No problem. The answer is Cabbage and Ham. Oddly enough this one dish is great for both occasions.
|Main ingredients for Cabbage and Ham|
Photo by A. McGrath
New Orleans food comes historically from Creole Cuisine which is basically a mixture of French and Spanish food plus local south Louisiana ingredients. World famous dishes like Jambalaya, Gumbo, Crawfish Etouffee, and dishes from people of other cultures who immigrated to New Orleans like the Sicilians with dishes like Muffulettas, Crawfish Pasta, Stuffed Artichokes, and fried Eggplant Parmesan. Other New Orleans dishes were influenced by Native American Choctaws, African Americans, Germans, and many others over the years.
Yet there is also a very popular dish in New Orleans called, depending on who you talk to, Smothered Cabbage or Cabbage and Ham. No one really knows the origin of this dish. But could it be Irish?
|Red Potatoes for our dish|
Unlike most of the South in the USA, New Orleans historically had a very large Irish immigrant population starting in the mid 1800s. It was, again unlike the rest of the South, mainly Catholic as well. It is quite possible the Irish brought with them one of their favorite dishes which was Cabbage and Irish Bacon (which is not readily available in the USA, but resembles Canadian Bacon). But an easy substitute for Irish Bacon is ham. And, of course, ham could be found in Ireland too. (In the 1850s about 20% of the population of New Orleans was Irish.)
|White Rice for the dish|
with parsley and green
The Irish journalist Lafcadio Hearn lived in New Orleans in the late 1800s and actually wrote the very first English language (as opposed to the French) New Orleans Creole cookbook in 1885. He gave a recipe for Stewed Cabbage in his work called La Cuisine Creole. (See more about Lafcadio Hearn.) He made it with butter and a cream sauce. He did not add ham, but it would have been easy enough to simply add chopped ham to the cabbage.
Irish cookbooks and Bord Bia, the Irish food board, give various recipes for cabbage dishes with some type of pork product, usually Irish bacon. So, we could imagine how the Irish love of cabbage worked its way into New Orleans cuisine.

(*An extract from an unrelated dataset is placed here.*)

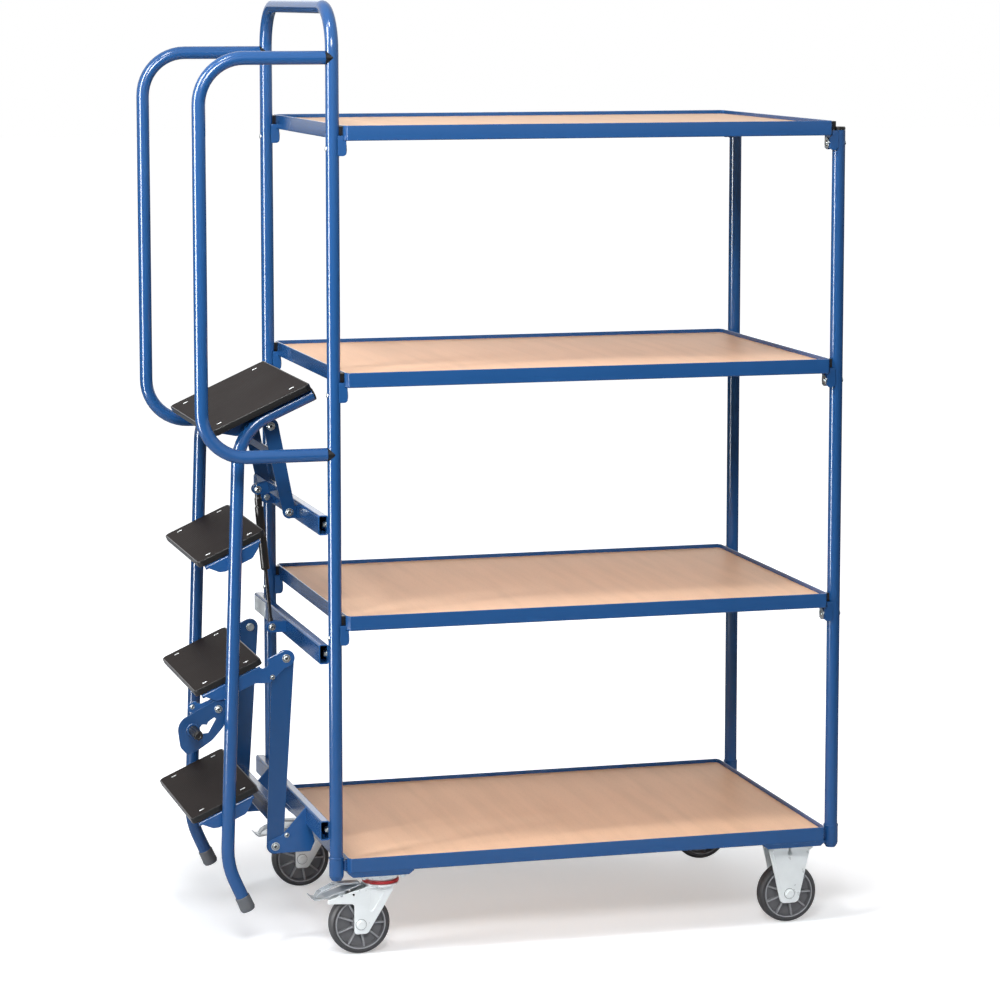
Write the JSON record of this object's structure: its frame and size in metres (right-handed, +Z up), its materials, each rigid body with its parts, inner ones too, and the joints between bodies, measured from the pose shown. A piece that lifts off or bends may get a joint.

Not many other New Orleans dishes have cabbage as a main ingredient, except for Cabbage Rolls which has stewed cabbage leaves as a wrap for ground meat and rice in a "red sauce" (tomato sauce). We could easily speculate that New Orleans Cabbage and Ham has Irish origins.
Whatever the case, here is how I made my version of this popular Irish/New Orleans dish. Perhaps you can make it at home and decide for yourself if it seems like an Irish dish, a New Orleans dish, or both.
|Cooking in a copper pot|
I used both white rice -- the New Orleans way -- and a cooked potato -- the Irish way; and you can take your pick of which way you like it.
Being in Louisiana, I finished the dish off with a garnish of freshly sliced and uncooked green onions and parsley.
|Cabbage and Ham, a fine meal|
from New Orleans and Ireland
You will need a green cabbage, a ham steak, parsley, green onions, Creole spices, butter, and rice and potatoes. And a pinch of brown sugar to balance the salty ham.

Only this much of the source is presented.